「大袈裟にいえば人生も変わりました。アメリカで身につけたプレゼン力が、その後、ぼくを何度も窮地から救ってくれることになります」
iPS細胞の開発で世界を驚かせ、ノーベル賞を受賞した山中伸弥教授はプレゼンについてこう語る。
山中教授がMITメディアラボの伊藤穣一教授とともにプレゼンの極意を語った話題書『「プレゼン」力』より、誰でも身につけられるポイントを明かしたパートを特別に公開します!
研究は半分。残り半分は「どう伝えるか」
アメリカに留学して、いろいろな人から言われた言葉の中で、特に印象に残っているものが、「研究者にとって、実験をしていい結果を出すというのは半分である」ということです。残り半分は何かというと、「その結果を、どうやって人に伝えるか」が重要なのだと。
論文として、もしくは口頭発表で、どうやって人に伝えるか。とりわけ、他の科学者だけじゃなく一般の人にどう伝えるのか。それが研究成果と同じくらい大切なことなのだと言われたのです。
私たち日本人研究者の中には、そう思っていない人も多いと思うのです。「研究結果が良ければ、それでいい」と。「結果が良ければ、あとは他の人にわからなくてもいい」という考えが、頭のどこかにあるような気がします。
私自身も、留学前までは、なんとなく「発表は大事だ」という程度には考えていましたが、そうはっきりと、何人もの人から言われることで「本当にそうなんだな」と思う気持ちが強くなりました。
プレゼンテーションの重要性だけではなく、論文を含めた「アウトプット」「発信すること」の重要性を、再認識したのです。
アメリカで学んだ「ビデオトレーニング」
日本でもある程度、プレゼンテーションの指導をしてもらっていましたが、アメリカでは、系統だった授業を受けることができました。とても実践的なトレーニングで、1回2~3時間の授業を20回くらい行い、10人ほどの参加者でした。
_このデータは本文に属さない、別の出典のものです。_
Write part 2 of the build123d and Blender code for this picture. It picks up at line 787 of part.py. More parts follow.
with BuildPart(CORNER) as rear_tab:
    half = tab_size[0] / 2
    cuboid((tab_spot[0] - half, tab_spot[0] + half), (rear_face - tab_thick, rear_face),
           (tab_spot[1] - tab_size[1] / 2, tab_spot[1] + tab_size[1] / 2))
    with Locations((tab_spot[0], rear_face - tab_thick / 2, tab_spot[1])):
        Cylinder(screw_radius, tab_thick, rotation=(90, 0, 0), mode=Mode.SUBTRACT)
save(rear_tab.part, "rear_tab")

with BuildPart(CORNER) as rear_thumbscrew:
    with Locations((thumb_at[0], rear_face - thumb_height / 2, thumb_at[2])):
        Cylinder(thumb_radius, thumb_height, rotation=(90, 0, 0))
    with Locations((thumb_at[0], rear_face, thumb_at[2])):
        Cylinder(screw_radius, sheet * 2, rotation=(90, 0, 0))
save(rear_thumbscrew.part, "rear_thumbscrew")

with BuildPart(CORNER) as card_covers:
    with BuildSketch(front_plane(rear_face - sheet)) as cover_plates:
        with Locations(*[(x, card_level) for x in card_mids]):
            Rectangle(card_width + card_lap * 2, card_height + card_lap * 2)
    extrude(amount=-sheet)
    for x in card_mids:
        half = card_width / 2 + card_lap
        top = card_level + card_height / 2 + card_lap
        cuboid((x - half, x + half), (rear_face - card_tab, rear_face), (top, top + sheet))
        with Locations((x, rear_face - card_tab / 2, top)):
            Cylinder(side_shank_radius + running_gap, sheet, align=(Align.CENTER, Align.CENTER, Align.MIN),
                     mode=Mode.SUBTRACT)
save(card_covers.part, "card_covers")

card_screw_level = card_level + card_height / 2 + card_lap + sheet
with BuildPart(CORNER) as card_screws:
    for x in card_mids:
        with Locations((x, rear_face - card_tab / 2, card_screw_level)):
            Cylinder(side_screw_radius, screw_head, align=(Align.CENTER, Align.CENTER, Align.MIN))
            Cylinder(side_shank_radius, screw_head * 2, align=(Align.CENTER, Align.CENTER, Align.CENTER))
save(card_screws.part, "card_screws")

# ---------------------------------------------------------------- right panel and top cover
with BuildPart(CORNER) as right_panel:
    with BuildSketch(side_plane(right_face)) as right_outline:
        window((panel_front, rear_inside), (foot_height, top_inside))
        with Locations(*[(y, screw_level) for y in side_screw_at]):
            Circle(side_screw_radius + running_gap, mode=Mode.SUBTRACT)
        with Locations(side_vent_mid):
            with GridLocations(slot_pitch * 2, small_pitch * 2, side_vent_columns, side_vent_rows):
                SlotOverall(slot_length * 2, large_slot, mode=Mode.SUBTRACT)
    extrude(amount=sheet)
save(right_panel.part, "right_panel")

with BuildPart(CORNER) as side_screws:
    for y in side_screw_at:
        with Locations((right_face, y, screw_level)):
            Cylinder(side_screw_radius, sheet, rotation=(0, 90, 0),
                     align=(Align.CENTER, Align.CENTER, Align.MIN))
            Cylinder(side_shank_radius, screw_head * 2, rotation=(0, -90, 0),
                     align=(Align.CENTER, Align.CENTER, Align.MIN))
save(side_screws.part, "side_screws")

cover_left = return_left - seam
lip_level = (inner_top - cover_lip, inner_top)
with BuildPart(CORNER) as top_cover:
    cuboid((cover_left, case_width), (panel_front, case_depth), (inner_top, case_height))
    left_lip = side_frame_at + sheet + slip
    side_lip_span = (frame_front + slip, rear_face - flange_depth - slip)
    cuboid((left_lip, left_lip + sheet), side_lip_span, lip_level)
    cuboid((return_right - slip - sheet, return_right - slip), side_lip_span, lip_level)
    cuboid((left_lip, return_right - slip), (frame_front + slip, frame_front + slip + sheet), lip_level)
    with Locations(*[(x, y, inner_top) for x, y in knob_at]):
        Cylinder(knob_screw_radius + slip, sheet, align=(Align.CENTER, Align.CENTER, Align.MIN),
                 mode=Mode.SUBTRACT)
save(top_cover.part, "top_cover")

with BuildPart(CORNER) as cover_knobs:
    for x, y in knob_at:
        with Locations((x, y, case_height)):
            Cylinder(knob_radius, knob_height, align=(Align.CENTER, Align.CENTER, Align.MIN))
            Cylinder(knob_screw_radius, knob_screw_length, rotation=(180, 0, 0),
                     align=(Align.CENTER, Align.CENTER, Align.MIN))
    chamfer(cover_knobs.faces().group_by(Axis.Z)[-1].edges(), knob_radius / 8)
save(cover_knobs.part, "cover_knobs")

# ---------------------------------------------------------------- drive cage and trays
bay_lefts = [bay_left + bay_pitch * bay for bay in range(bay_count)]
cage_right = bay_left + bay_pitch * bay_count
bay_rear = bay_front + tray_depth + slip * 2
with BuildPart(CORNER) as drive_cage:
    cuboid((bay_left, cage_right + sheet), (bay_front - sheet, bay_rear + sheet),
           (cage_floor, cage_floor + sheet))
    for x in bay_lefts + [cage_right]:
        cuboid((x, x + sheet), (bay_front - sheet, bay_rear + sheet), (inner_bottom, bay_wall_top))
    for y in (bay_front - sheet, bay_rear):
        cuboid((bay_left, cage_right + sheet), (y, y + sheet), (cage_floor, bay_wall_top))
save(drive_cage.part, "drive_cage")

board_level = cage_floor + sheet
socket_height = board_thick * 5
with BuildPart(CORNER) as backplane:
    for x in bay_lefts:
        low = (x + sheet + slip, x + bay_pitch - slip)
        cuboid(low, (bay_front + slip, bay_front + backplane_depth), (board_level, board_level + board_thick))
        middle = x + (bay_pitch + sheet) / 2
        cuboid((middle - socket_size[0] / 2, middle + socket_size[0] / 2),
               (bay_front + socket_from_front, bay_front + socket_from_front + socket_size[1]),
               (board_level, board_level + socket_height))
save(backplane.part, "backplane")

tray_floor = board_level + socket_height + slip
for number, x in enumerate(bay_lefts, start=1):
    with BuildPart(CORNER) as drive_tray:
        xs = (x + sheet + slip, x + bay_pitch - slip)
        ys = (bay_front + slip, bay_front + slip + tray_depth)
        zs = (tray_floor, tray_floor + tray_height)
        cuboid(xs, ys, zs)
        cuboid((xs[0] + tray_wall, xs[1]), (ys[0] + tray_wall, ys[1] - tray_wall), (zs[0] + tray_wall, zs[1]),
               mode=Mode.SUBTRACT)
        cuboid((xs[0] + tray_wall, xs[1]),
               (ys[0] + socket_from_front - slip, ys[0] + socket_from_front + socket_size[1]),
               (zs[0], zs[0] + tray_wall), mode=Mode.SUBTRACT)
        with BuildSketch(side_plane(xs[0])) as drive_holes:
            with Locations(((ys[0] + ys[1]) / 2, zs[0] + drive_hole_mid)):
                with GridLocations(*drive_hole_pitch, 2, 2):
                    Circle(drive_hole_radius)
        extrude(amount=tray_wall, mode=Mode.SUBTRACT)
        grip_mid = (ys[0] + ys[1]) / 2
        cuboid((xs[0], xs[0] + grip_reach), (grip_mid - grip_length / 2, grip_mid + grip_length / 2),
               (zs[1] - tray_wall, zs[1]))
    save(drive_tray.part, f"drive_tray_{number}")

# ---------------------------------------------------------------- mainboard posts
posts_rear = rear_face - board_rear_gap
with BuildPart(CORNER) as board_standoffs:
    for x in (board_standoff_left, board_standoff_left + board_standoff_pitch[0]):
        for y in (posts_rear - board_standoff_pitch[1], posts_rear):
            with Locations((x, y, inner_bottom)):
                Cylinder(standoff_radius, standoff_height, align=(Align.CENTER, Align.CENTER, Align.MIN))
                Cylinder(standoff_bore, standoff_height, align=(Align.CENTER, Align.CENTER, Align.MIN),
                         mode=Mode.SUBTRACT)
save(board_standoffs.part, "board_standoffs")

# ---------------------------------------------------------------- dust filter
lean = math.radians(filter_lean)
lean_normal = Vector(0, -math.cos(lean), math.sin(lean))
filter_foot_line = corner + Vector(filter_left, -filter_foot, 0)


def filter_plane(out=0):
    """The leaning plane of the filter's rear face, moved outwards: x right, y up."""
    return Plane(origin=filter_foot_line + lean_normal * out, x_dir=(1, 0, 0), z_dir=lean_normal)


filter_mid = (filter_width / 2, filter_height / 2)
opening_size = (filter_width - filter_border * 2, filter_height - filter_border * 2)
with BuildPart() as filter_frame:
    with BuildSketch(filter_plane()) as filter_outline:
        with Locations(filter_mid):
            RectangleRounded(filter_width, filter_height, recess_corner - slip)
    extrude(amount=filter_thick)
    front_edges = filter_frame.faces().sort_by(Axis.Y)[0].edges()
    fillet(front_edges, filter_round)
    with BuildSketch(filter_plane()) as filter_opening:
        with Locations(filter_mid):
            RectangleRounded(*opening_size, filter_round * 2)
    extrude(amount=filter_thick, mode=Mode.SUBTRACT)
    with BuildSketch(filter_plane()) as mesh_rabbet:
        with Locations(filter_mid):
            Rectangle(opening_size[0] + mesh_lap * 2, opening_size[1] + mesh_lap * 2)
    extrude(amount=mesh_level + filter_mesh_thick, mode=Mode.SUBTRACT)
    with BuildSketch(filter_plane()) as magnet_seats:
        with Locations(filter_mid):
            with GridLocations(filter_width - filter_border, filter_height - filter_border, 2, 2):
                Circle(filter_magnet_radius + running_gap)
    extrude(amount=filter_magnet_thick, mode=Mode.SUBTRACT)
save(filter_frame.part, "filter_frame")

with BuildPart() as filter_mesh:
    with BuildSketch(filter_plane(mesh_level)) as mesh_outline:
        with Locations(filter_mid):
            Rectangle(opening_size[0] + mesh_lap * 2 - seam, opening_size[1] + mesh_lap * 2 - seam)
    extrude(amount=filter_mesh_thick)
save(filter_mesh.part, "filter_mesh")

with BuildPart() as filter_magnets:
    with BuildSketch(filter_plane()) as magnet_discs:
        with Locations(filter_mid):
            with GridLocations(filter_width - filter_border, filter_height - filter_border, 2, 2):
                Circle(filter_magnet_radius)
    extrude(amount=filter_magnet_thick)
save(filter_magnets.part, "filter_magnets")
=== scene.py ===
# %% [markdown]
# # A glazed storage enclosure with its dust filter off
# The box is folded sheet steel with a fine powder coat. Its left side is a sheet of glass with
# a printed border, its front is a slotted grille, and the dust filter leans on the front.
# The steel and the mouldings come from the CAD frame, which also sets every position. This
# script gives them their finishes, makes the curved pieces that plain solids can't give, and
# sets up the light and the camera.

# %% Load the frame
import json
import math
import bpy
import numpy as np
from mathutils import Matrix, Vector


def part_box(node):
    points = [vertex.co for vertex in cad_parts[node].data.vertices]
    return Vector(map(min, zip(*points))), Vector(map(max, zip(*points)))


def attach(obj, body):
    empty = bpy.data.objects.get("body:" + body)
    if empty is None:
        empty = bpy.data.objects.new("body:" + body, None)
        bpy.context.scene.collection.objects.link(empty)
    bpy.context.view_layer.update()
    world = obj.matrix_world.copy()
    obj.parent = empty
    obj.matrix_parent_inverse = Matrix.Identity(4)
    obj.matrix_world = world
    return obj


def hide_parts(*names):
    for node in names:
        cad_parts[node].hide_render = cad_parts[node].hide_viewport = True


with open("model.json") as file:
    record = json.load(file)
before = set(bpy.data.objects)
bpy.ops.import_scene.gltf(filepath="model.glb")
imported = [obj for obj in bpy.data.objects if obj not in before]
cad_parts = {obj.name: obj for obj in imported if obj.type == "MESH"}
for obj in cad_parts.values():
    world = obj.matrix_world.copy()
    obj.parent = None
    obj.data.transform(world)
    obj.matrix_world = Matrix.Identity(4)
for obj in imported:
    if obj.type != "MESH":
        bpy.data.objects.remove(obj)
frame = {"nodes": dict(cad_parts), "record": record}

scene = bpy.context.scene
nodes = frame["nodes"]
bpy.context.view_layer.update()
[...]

毎回ひとりかふたりがほかの受講生の前で20~30分の発表をして、それをビデオに撮っておきます。プレゼンが終わると発表した人はいったん退出して、残りの受講生と先生で録画したビデオを見ながら今のプレゼンの「どこが良かった、悪かった」ということを講評していくのです。
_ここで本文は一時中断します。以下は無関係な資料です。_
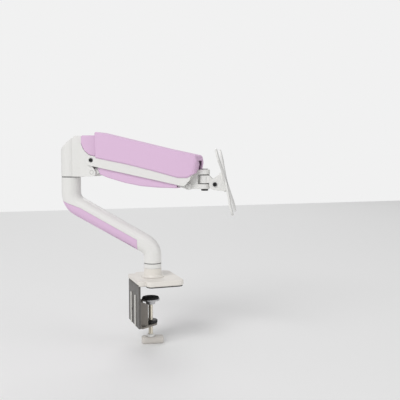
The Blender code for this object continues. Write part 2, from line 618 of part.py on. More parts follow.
def build_hub(arm):
    """The tower on the elbow, the fork of the lift pivots and the strut's anchor."""
    hub = frame("elbow_swivel", arm, (LOWER_LENGTH, 0, ELBOW_SEAM - HUB_DATUM),
                turn_z=UPPER_AZIMUTH - BASE_AZIMUTH)
    low = HUB_DATUM + WASHER / 2 + GAP
    tower = put("hub", rod(COLUMN_RADIUS, low, HUB_TOP, steps=28, edge=0.8), hub, WHITE)
    add(tower, box(0, CHEEK_X, -NECK_HALF_WIDTH, NECK_HALF_WIDTH, low, HUB_TOP - 0.4))
    cheek = [(CHEEK_X - 2, low + 1), (46.0, low + 0.6), (54.0, low + 1.4), (58.0, low + 5.0),
             (58.4, 209.0), (56.0, 214.0), (52.0, 219.5), (54.0, 224.5), (58.0, 229.0),
             (58.4, 233.0), (56.6, 236.6)]
    cheek += [point for point in reversed(shroud_edge(-GAP)) if point[0] < 54.0]
    cheek += [(CHEEK_X, 262.0), (CHEEK_X - 2, 262.0)]
    add(tower, extruded(cheek, -CHEEK_OUTER, CHEEK_OUTER),
        box(CHEEK_X - 2, 48.0, -NECK_HALF_WIDTH - 2.5, NECK_HALF_WIDTH + 2.5, 245.0, 253.0))
    slant = (HUB_TOP - HUB_CHAMFER_BACK) / (HUB_CHAMFER_X + COLUMN_RADIUS)
    cut(tower, extruded([(HUB_CHAMFER_X, HUB_TOP), (-30, HUB_TOP - slant * (HUB_CHAMFER_X + 30)),
                         (-30, HUB_TOP + 20), (HUB_CHAMFER_X, HUB_TOP + 20)], -30, 30))
    slot = [(34.0, low - 4), (70.0, low - 4), (70.0, 300.0), (48.5, 300.0), (48.5, 249.0), (34.0, 249.0)]
    bush_outer = PIN_RADIUS + RUN + BUSH_WALL
    cut(tower, extruded(slot, -CHEEK_INNER, CHEEK_INNER),
        rod(bush_outer + RUN, low - 2, HUB_PIN_TOP + 1.0),
        rod(LIFT_PIN + RUN, -40, 40, (LIFT_X, 0, LIFT_Z), "Y", 16),
        rod(LINK_PIN + RUN, -40, 40, (LIFT_X, 0, LIFT_Z - PIVOT_SPACING), "Y", 16),
        rod(STRUT_PIN + RUN, 240, 260, (40.0, 0, 0), steps=16))

    shell = [(CHEEK_X + 0.3, HUB_TOP - 2.0), (CHEEK_X + 2.3, HUB_TOP), (58.0, HUB_TOP),
             (60.5, HUB_TOP - 2.5)]
    shell += list(reversed(shroud_edge(GAP)))
    shroud = put("hub_shroud", extruded(shell, -CHEEK_OUTER, CHEEK_OUTER, "Y", 1.0), hub, LILAC)
    inside = CHEEK_OUTER - COVER_SKIN
    cut(shroud, box(CHEEK_X + 2.6, 70, -inside, inside, 220, HUB_TOP - COVER_SKIN))

    put("elbow_bush", ring(PIN_RADIUS + RUN, bush_outer, low, HUB_PIN_TOP - 1), hub, NYLON)
    pin = put("lift_pin", rod(LIFT_PIN, -BEAM_OUTER, BEAM_OUTER, (LIFT_X, 0, LIFT_Z), "Y"), hub, STEEL)
    cut(pin, rod(2.3, -BEAM_OUTER - 1, -14, (LIFT_X, 0, LIFT_Z), "Y", 16),
        rod(2.3, 14, BEAM_OUTER + 1, (LIFT_X, 0, LIFT_Z), "Y", 16))
    head = BEAM_OUTER + GAP
    for name, side in (("lift_screw_near", -1), ("lift_screw_far", 1)):
        profile = [(0, side * 15), (2.0, side * 15), (2.0, side * head), (LIFT_SCREW_HEAD, side * head),
                   (LIFT_SCREW_HEAD, side * (head + 0.9)), (2.6, side * (head + 1.5)),
                   (1.6, side * (head + 1.5)),
                   (1.6, side * (head + 0.6)), (0, side * (head + 0.6))]
        put(name, turned(profile, (LIFT_X, 0, LIFT_Z), "Y", 16), hub, BLACK)
    stub = (LINK_OUTER - LINK_WALL - 1.0, CHEEK_OUTER + 0.6)
    for name, low, high in (("link_pin_near", -stub[1], -stub[0]), ("link_pin_far", *stub)):
        put(name, rod(LINK_PIN, low, high, (LIFT_X, 0, LIFT_Z - PIVOT_SPACING), "Y", edge=0.5),
            hub, ZINC)
    build_strut_anchor(hub)
    return hub


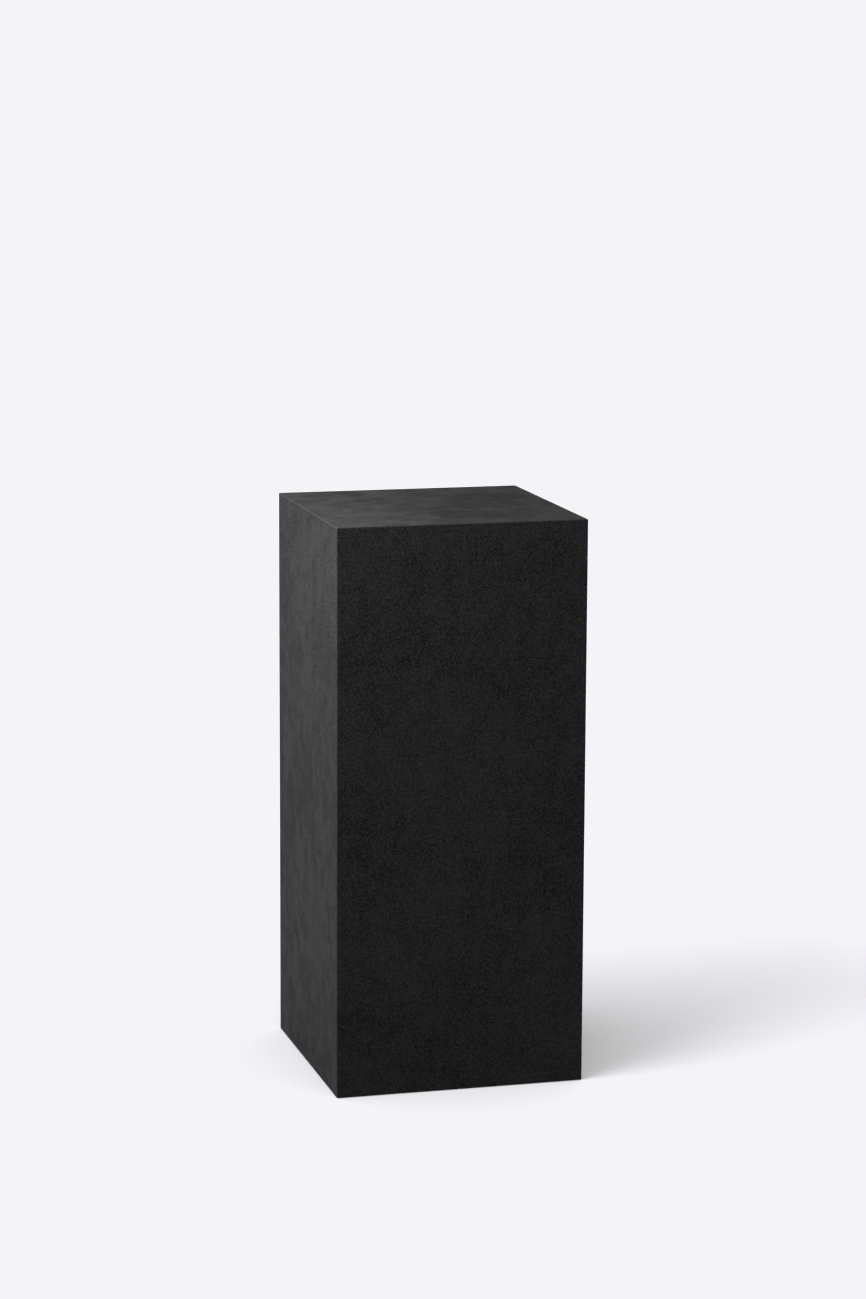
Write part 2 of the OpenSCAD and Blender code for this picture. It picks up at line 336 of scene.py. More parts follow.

プレゼンの場面だけでなく、この講評の場面もビデオに撮っておきます。本人が目の前にいるとみんな多少遠慮しますが、退出していますから「言いたい放題」です。
そこから、プレゼンした本人が教室に戻ってきて、本人も交えてディスカッションするのです。自分では、今のプレゼンがうまくいったと思っていても、みんなからの指摘は多岐にわたり、自分では意識していなかった意外な点や細部にまで及びます。
その指摘を受けた自分のプレゼンを、家に帰ってから録画されたビデオで見直し、再確認する。本人がいないときに話されたより辛辣(しん らつ)な講評も、あとでわかる。そういうトレーニングを、全員が2回は繰り返します。
記録に残すことで、自分の修正すべき点を、自ら確認することができる。次に自分がするべき点を認識できるのです。
この授業で学んださまざまなスキル(技術)が、いまだに私のプレゼンテーションの基礎になっているのです。
プレゼンの成功・失敗を決めるスライド
私たち科学者のプレゼンでは、ほとんどの場合スライドを使用します。そしてこの準備=スライドづくりには、ものすごく気を使っているのです。
プレゼンの成功・失敗は、このスライドづくりで、ほぼ勝負が決まるといっても過言ではないほどです。
それというのも、その時々で、プレゼンするオーディエンス(聴衆)の科学的知識や理解度が違うからなのです。そのときの出席者の理解度に合わせて、最低限、聞く人たちが「興味を持ってもらえる」「退屈で眠くなることのない」スライドにしなければなりません。そのうえで、こちらの「言いたいことが伝わる」スライドにする工夫が必要なのです。
私は、アメリカで授業を受ける前、大阪市立大学大学院で学んでいたときに三浦克之先生に指導していただきましたが、そのころからすでにスライドづくりには気を使っていました。だから、アメリカの授業でも、ほとんど批判されなかったと思います。まあ、「英語が下手だ」とかというのはありましたけれど(笑)。
基本的なスライドテクニックは授業で教えてもらったと思いますが、それ以前から、自分自身のポリシーとして気をつけていたことがあります。
スライドは「できるだけシンプル」に、ということです。